Thanks! I used HBO On Demand and watched all of the first season, and then restarted the first book. I'm now TOTALLY into it and have put aside everything else I was reading.
Awesome! I'm glad you're not finding the book boring, too, now that you've seen the first season and you know what's going to happen. It can feel like a bit of a formality. But it gets you going on the later books!

Originally Posted by Austruck
I'm reading it on Kindle, though, and am surprised that I'm still only about 30% into it. Is it a long book then?
I read the large paperback (not the small "mass market" paperback) and I believe it was around 700 pages. A Storm of Swords and A Dance With Dragons are both longer, around 900 pages if I recall.

Originally Posted by Austruck
And now I'm not sure whether to watch the second season before reading the second book (once I hit that point) or vice versa. My guess is that I'll read the books first from now on. I'd rather be surprised while reading than while watching (plus, I have a ton of other things to watch already). I figure if I'm enjoying the first book this much, even though I know what's going to happen next, I'll really start to enjoy the second book if I haven't a clue what to expect.
Yeah, that's what I would do. Watching the seasons first might spoil the book experience, I would think. The only downside is that some of the casting choices might be a bit off-putting, since they won't match what you picture in your mind. But it's a small price to pay for reading the books first, which are considerably more gripping (although the show does a good job of mimicking Martin's modus operandi of having a cliffhanger at the end of every chapter).

Speaking of the show, I finally got access to Season 2. You can tell the budget swelled after the huge success of the first season. The scale, the set design, the cinematography: it all feels so much bigger. Like I mentioned, I have some issues with a few of the casting choices, but otherwise it's great so far.



The Adventure Starts Here!
I bought and read Joe Hill's first novel, Heart-Shaped Box, and thought he has a lot of the same spark his father does. In fact, almost too much. Similar writing style, and similar ways of handling plot. But still, quite good for a debut novel.

And it seems he is also as prolific as his dad.

Am still going through Game of Thrones (book 1 of Song of Ice and Fire by George R. R. Martin)... and am hoping to start The Silent Twins (Marjorie Wallace) today if I have time.
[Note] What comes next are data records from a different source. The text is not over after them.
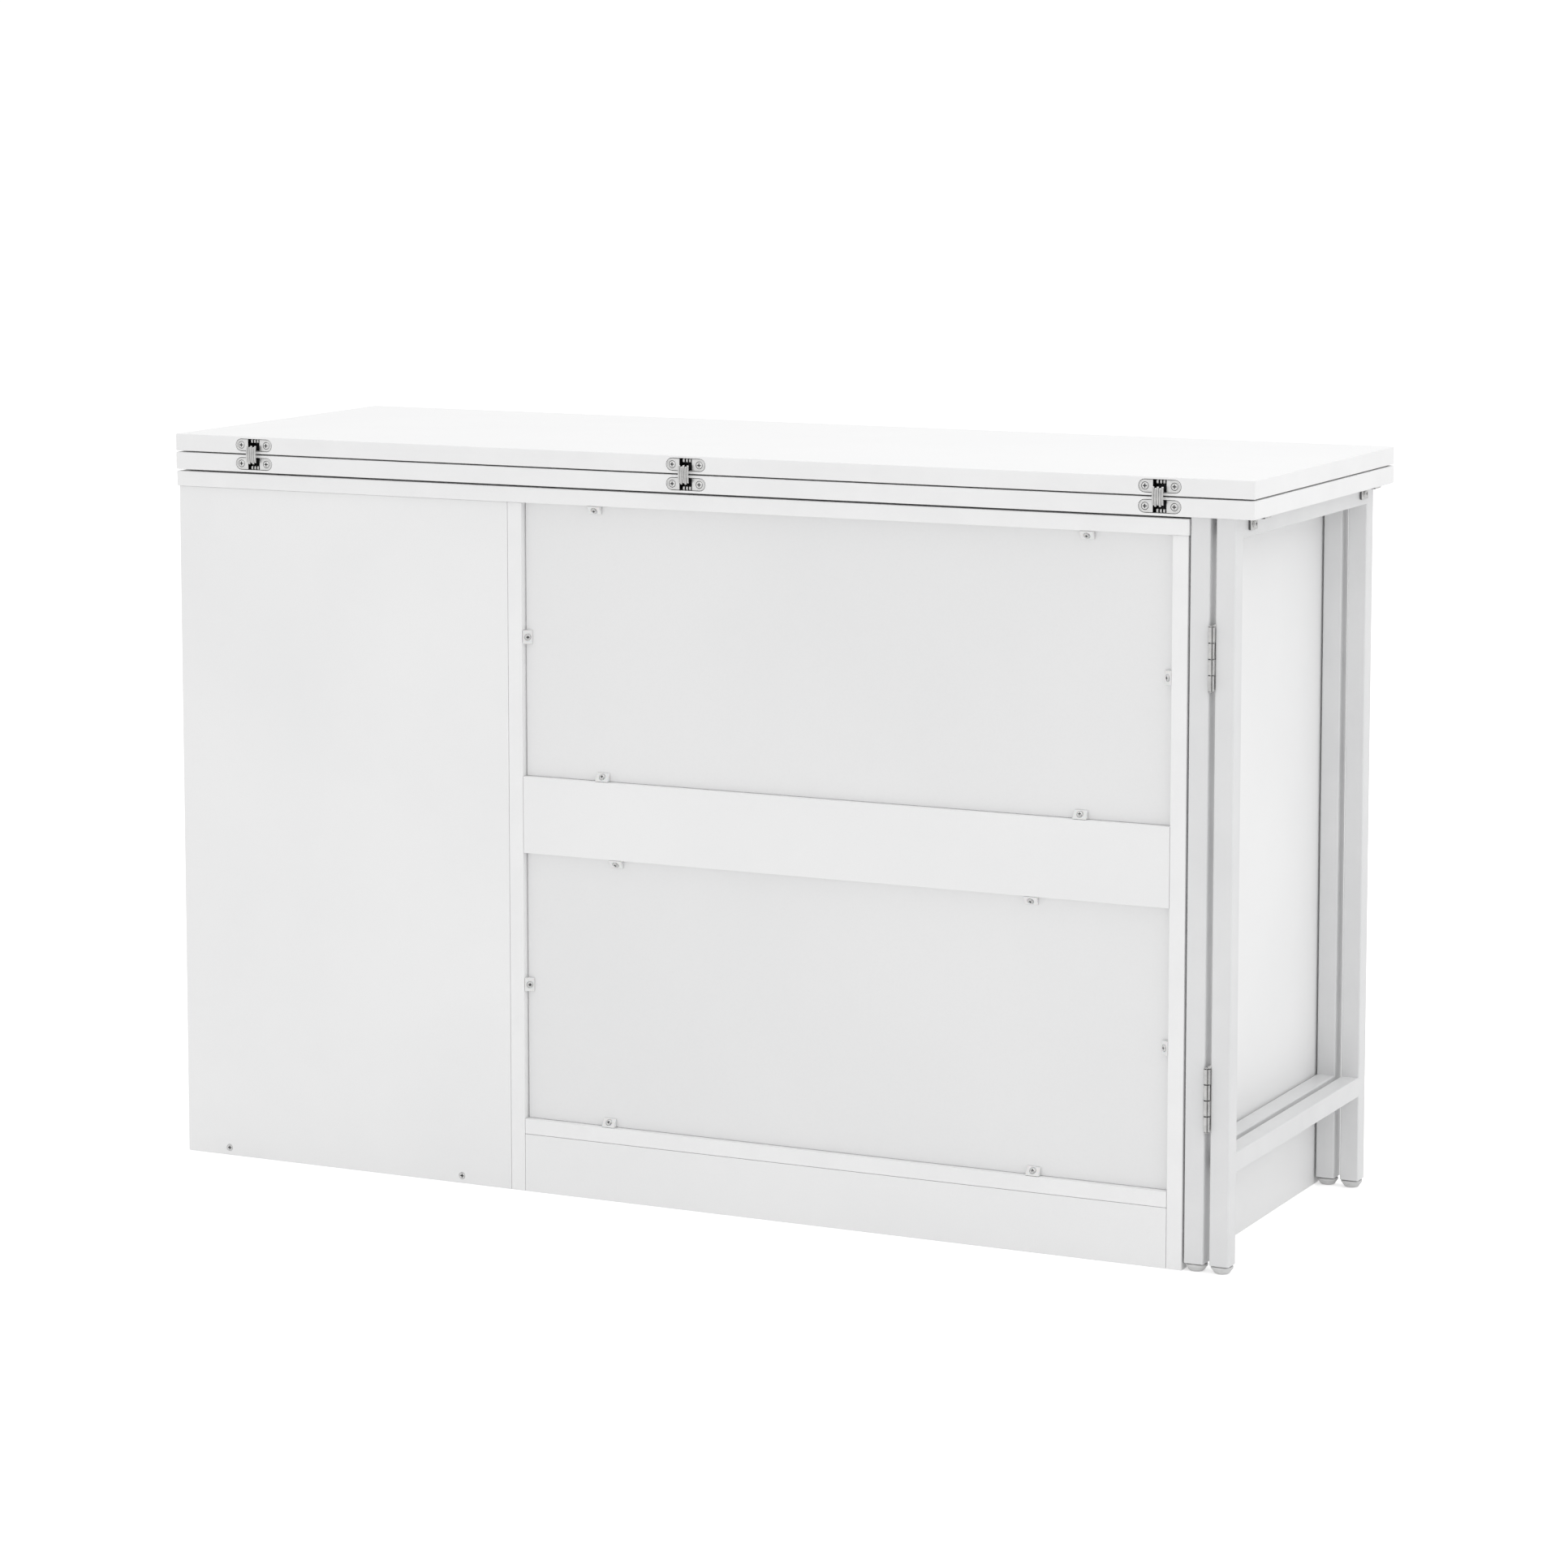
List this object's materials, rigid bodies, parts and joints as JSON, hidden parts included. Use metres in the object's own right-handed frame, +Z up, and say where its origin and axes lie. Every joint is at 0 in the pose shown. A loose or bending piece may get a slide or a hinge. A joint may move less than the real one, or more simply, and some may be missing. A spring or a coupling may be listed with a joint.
{
  "type": "storage cabinet with sliding flip-top table",
  "caption": "Low open-shelf cabinet with a doubled table top that slides along it and folds open onto a swinging leg frame.",
  "frame": {"origin": "on the floor, at the middle of the object's box as it stands closed", "axes": "+Z up; -Y is the cabinet's open front; +Y is the rear with the back panels and the link hinges; +X is the end with the open end shelves; -X is the end with the two leg frames"},
  "size_m": [1.2, 0.4142, 0.7679],
  "materials": {
    "white_melamine": "satin white melamine on particle board, edges banded",
    "white_hardboard": "thin painted hardboard, satin",
    "white_plastic": "moulded white plastic",
    "white_powder_coat": "white powder coat on square steel tube",
    "bright_nickel": "bright nickel plate",
    "zinc_screw": "dark zinc plate"
  },
  "bodies": {
    "cabinet": {"bottom_shelf": "white_melamine", "cabinet_top": "white_melamine", "clip_bottom_1": "white_plastic", "clip_bottom_2": "white_plastic", "clip_divider_1": "white_plastic", "clip_divider_2": "white_plastic", "clip_end_1": "white_plastic", "clip_end_2": "white_plastic", "clip_mid_lower_1": "white_plastic", "clip_mid_lower_2": "white_plastic", "clip_mid_upper_1": "white_plastic", "clip_mid_upper_2": "white_plastic", "clip_top_1": "white_plastic", "clip_top_2": "white_plastic", "divider_panel": "white_melamine", "end_panel": "white_melamine", "front_plinth": "white_melamine", "glide_strip_front": "white_plastic", "glide_strip_rear": "white_plastic", "guide_block_1": "white_plastic", "guide_block_2": "white_plastic", "lower_back_panel": "white_hardboard", "middle_shelf": "white_melamine", "rear_mid_rail": "white_melamine", "rear_plinth": "white_melamine", "tower_bottom_board": "white_melamine", "tower_front_panel": "white_melamine", "tower_rear_panel": "white_melamine", "tower_screw_1": "zinc_screw", "tower_screw_2": "zinc_screw", "tower_shelf_lower": "white_melamine", "tower_shelf_upper": "white_melamine", "upper_back_panel": "white_hardboard"},
    "table": {"butt_hinge_fixed_leaf_lower": "bright_nickel", "butt_hinge_fixed_leaf_upper": "bright_nickel", "butt_hinge_pin_lower": "bright_nickel", "butt_hinge_pin_upper": "bright_nickel", "fixed_frame": "white_powder_coat", "fixed_frame_foot_front": "white_plastic", "fixed_frame_foot_rear": "white_plastic", "lower_hinge_cup_leg": "bright_nickel", "lower_hinge_cup_middle": "bright_nickel", "lower_hinge_cup_tower": "bright_nickel", "lower_leaf": "white_melamine"},
    "gate": {"butt_hinge_moving_leaf_lower": "bright_nickel", "butt_hinge_moving_leaf_upper": "bright_nickel", "gate_bracket_front": "bright_nickel", "gate_bracket_rear": "bright_nickel", "gate_frame": "white_powder_coat", "gate_frame_foot_front": "white_plastic", "gate_frame_foot_rear": "white_plastic"},
    "hinge_links": {"hinge_link_leg": "bright_nickel", "hinge_link_middle": "bright_nickel", "hinge_link_tower": "bright_nickel"},
    "flip_leaf": {"upper_hinge_cup_leg": "bright_nickel", "upper_hinge_cup_middle": "bright_nickel", "upper_hinge_cup_tower": "bright_nickel", "upper_leaf": "white_melamine"}
  },
  "joints": [
    {"name": "top_slide", "type": "slide", "parent": "cabinet", "child": "table", "axis": [-1, 0, 0], "range_m": [0, 0.6]},
    {"name": "leaf_flip", "type": "hinge", "parent": "table", "child": "flip_leaf", "pos_m": [0, 0.2014, 0.7492], "axis": [-1, 0, 0], "range_deg": [0, 180]},
    {"name": "link_fold", "type": "hinge", "parent": "table", "child": "hinge_links", "pos_m": [0, 0.2014, 0.7492], "axis": [-1, 0, 0], "range_deg": [0, 90]},
    {"name": "gate_swing", "type": "hinge", "parent": "table", "child": "gate", "pos_m": [-0.557, 0.1989, 0.38], "axis": [0, 0, -1], "range_deg": [0, 180]}
  ],
  "couplings": [
    {"joint": "link_fold", "follows": "leaf_flip", "ratio": 0.5}
  ]
}
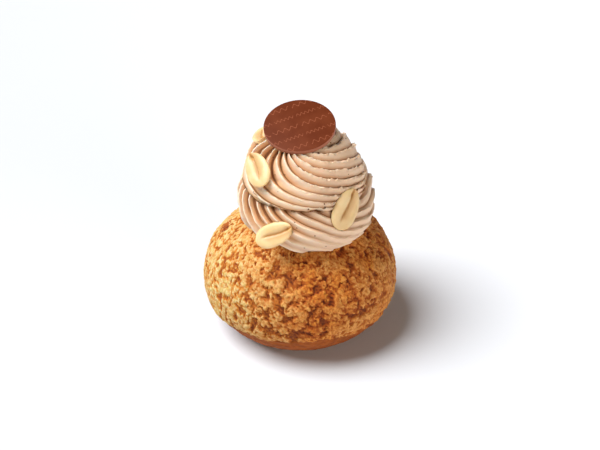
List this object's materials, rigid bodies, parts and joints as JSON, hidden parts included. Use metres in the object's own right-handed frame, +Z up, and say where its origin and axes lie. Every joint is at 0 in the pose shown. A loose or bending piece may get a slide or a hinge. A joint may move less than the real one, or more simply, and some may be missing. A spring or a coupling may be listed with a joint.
{
  "type": "cream puff",
  "caption": "Round choux bun with a crackled biscuit crust, a tall piped swirl of nut cream, peanut halves and a thin chocolate disc on top.",
  "frame": {"origin": "middle of the bun's flat base, on the surface it rests on", "axes": "+Z up through the bun and the swirl, -Y to the front, where the disc leans and most of the peanut halves are"},
  "size_m": [0.0722, 0.0726, 0.0858],
  "materials": {
    "baked_crust": "matte, crumbly baked biscuit crust over choux pastry",
    "nut_cream": "soft satin whipped peanut cream",
    "blanched_peanut": "smooth, slightly waxy blanched peanut",
    "dark_chocolate": "satin tempered chocolate"
  },
  "bodies": {
    "root": {"puff": "baked_crust", "cream": "nut_cream", "peanut_half_1": "blanched_peanut", "peanut_half_2": "blanched_peanut", "peanut_half_3": "blanched_peanut", "peanut_half_4": "blanched_peanut", "chocolate_disc": "dark_chocolate"}
  },
  "joints": []
}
Then I'll get back to Xenocide by Orson Scott Card.

Oh, while we're still tangentially talking about books that are hard to get into or stay in, I'd like to add Ken Follett's The Pillars of the Earth to that list. Huge book, and I'm well over 100 pages in, and I am still entirely unimpressed with Follett's writing style. Everyone has praised this book like crazy, but I just don't get the hype. The style seems almost childish, not nearly big enough for the immense project and time period he's tackling.

I've seen much of the miniseries, but even that hasn't really gotten me excited about going back to the book.

Oddly, I own all three books in this genre (World Without End and Fall of Giants being the second and third)... and I bought these last two after already deciding I didn't love the style of the first one. Just goes to show you what a gorgeous cover and nice typesetting can do to a girl.



I'm reading a book called Bone Chiller by a Canadian named Graham McNamee that won the Edgar Allan Poe Award for being the most suspenseful book of 2008
__________________
no one else is dealing with your demons friend - tyler joseph.



I bought and read Joe Hill's first novel, Heart-Shaped Box, and thought he has a lot of the same spark his father does. In fact, almost too much. Similar writing style, and similar ways of handling plot. But still, quite good for a debut novel.

And it seems he is also as prolific as his dad.

Am still going through Game of Thrones (book 1 of Song of Ice and Fire by George R. R. Martin)... and am hoping to start The Silent Twins (Marjorie Wallace) today if I have time. Then I'll get back to Xenocide by Orson Scott Card.

Oh, while we're still tangentially talking about books that are hard to get into or stay in, I'd like to add Ken Follett's The Pillars of the Earth to that list. Huge book, and I'm well over 100 pages in, and I am still entirely unimpressed with Follett's writing style. Everyone has praised this book like crazy, but I just don't get the hype. The style seems almost childish, not nearly big enough for the immense project and time period he's tackling.

I've seen much of the miniseries, but even that hasn't really gotten me excited about going back to the book.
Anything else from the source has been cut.